O disco do Opportunity não foi aberto. Dez anos depois, o Brasil parece disposto a deixar em paz os sonegadores graúdos, protagonistas em ambos os casos
Delicioso editorial do Estadão de terça 21, a lembrar os melhores textos do senhor Pott, inolvidável diretor da Gazeta de Eatanswill em os Pickwick Papers de Dickens. Lê-se no jornalão que o ex-presidente Lula “só pensa em 2018”. Era do hábito do senhor Pott que a verdade factual pouco lhe importasse, tratava-se de alguém dotado exclusivamente de certezas. Parece difícil acreditar que Lula, neste exato instante, só pense em 2018. Quem, pelo contrário, cultiva a obsessão aterrorizada do retorno do ex-metalúrgico à Presidência é, de fato, a mídia nativa.
Aos barões midiáticos desaconselho fervorosamente a leitura da coluna de Marcos Coimbra à página 43 desta edição, desde que se dignem a tanto. O diretor do respeitável Instituto Vox Populi aponta em Lula o favorito do próximo pleito presidencial, a despeito das turbulências atuais, com efeitos semelhantes àqueles precipitados pelo chamado “mensalão”.
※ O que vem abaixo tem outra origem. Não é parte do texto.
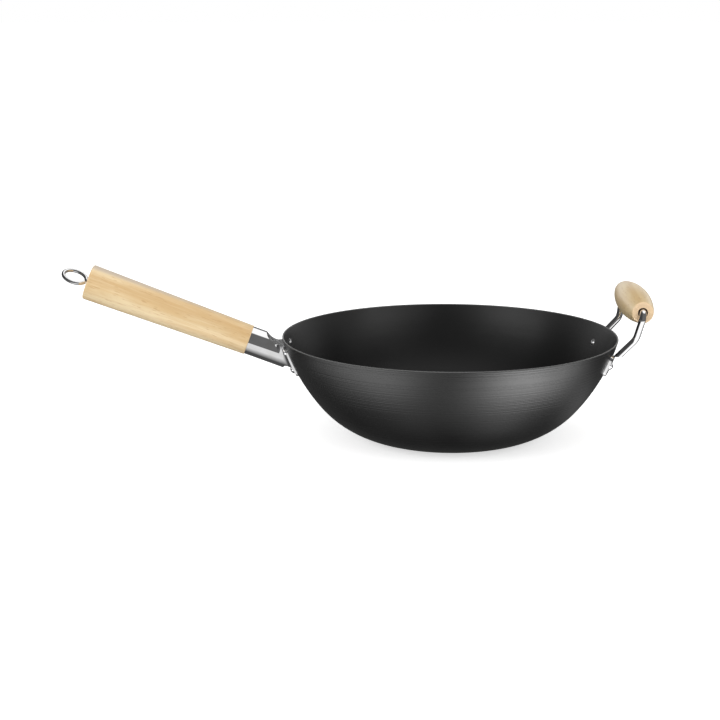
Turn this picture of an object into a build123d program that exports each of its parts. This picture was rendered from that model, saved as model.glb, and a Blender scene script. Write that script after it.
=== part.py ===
from build123d import *
from math import acos, asin, atan2, cos, degrees, radians, sin, sqrt, tan
import os

# Carbon steel wok with a wooden long handle and a wooden helper handle.
# Millimetres. +Z is up, the origin is the centre of the flat base's underside,
# the long handle points along -X and the helper handle along +X.

os.makedirs("parts", exist_ok=True)

# Bowl, spun from one sheet
rim_radius = 175.0
bowl_depth = 105.0
base_radius = 75.0
corner_radius = 40.0
bowl_wall = 1.5
corner_slope = 16.5        # degrees, where the base corner runs into the wall
rim_slope = 73.4           # degrees, the wall at the rim
wall_split_share = 0.745   # tangent length of the lower wall arc over the upper one's

# Rivets, one size for both handles
rivet_shank_radius = 2.5
rivet_hole_clearance = 0.05
rivet_head_radius = 4.3
rivet_head_height = 2.6
rivet_tail_radius = 3.7
rivet_tail_height = 1.3

# Socket of the long handle, pressed from sheet
handle_rise = 20.5         # degrees above level
socket_drop = 20.0         # where the handle's axis meets the wall, below the rim
socket_reach = 45.0        # from there to the wood
socket_radius = 15.0
socket_sheet = 2.0
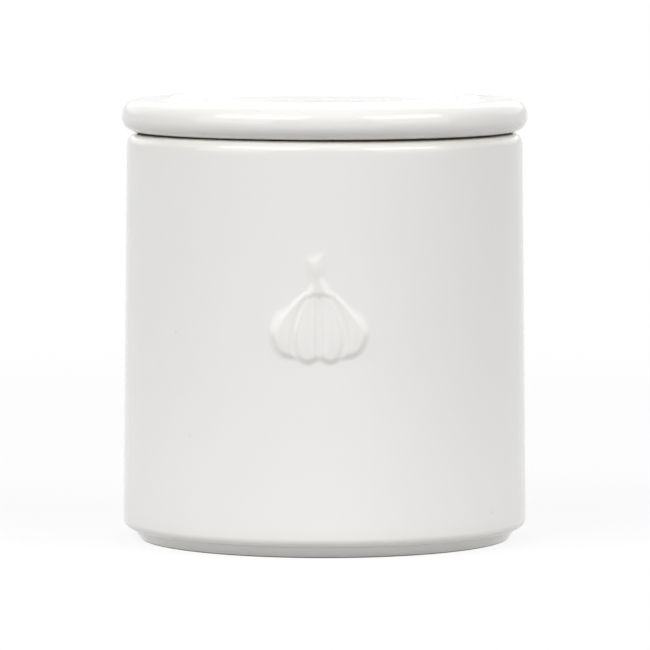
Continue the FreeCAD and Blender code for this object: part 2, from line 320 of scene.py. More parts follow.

Só faltava esta, mas Coimbra é cidadão desassombrado. Há escândalos e escândalos, está claro, para influenciar momentos políticos variados, e não me referirei desta vez aos eclodidos durante o governo de Fernando Henrique, monumentais e mesmo assim silenciados. Estrondosamente. Mas também há presidentes e presidentes.
Não preciso perguntar aos meus botões por que a Operação Lava Jato prossegue impávida, a nos brindar com acusações a serem provadas, e até condenações, enquanto em torno da célebre lista dos grandes sonegadores brasileiros que filtrou através do sigilo do HSBC suíço fecha-se a omertà, como se diria na Sicília, igual ao mar sobre um barco furado. Inclusive por parte do jornalista nativo que milita em um Consórcio de dimensões globais, em poder de uma parte do elenco vip (leia a reportagem que começa na página 34).
Moita. Caluda. E não se trata de café-pequeno, e sim de mais de 7 bilhões de dólares escondidos em cofres pretensamente seguros. Me sobe à memória o episódio protagonizado, dez anos atrás, pelo disco rígido capturado pela Operação Chacal na sede do Opportunity do indestrutível, onipresente Daniel Dantas. Aquele mesmo que, preso anos após pela Operação Satiagraha, contou com o pronto socorro de Gilmar Mendes, o ministro do STF disposto a “chamar às falas” o então presidente Lula e provocar o desterro do honrado e competente delegado Paulo Lacerda.
Esquecido o disco rígido, enterrada a Satiagraha. Em 2005, o disco foi entregue ao STF pela PF dirigida por Lacerda, que no segundo mandato de Lula se transferiria para a Abin, substituído por um duvidoso Luiz Fernando Corrêa. O disco acabou nas mãos da ministra Ellen Gracie, a qual nunca disse por que o seu conteúdo deixou de ser revelado. Em oportunidades diversas, duas autoridades de alto nível pronunciaram em benefício dos meus ouvidos, e na presença de testemunhas, a seguinte frase: “Se abrirem o disco, cai a República”. Não era conjectura. E uma das fontes admitiria que parlamentares exerciam pressões no sentido de jogar ao lixo o fatídico apetrecho, e também um ministro, o chefe da Casa Civil José Dirceu.
Nada disso me surpreendeu, a corrupção é doença endêmica. Hoje em dia o Partido dos Trabalhadores, que vi nascer esperançoso, encanta-se com um site de obscura origem, que desconfio abastecido por dinheiro do inesgotável Dantas, quem sabe com o beneplácito ou intermediação de Dirceu. Cruzam-se os caminhos da corrupção, a bem da confirmação de um vetusto enredo, que não exclui o moralismo primário dos ingênuos e dos hipócritas.
Dispensados de saída, os botões murmuram sinistramente a probabilidade de que os nomes ilustres elencados no disco do Opportunity figurem em parte, ou mesmo in totum, na lista do HSBC. Machuca, soletram constrangidos, que a Argentina mais uma vez mostre a qualidade da sua democracia na comparação com a nossa incipiente, ao investigar seus sonegadores, com a colaboração de Hervé Falciani, revelador do escândalo, entrevistado páginas adiante e pronto a colaborar também com o Brasil.
Pois é, a Argentina... Somos também o país onde os torturadores não são punidos, os ditadores tornam-se nome de ponte e rodovia, e uma comissão dita da verdade, com V pateticamente grande, cuida de preservar uma Lei da Anistia imposta pela ditadura. Meus botões confessam a dúvida: talvez sejamos o que merecemos.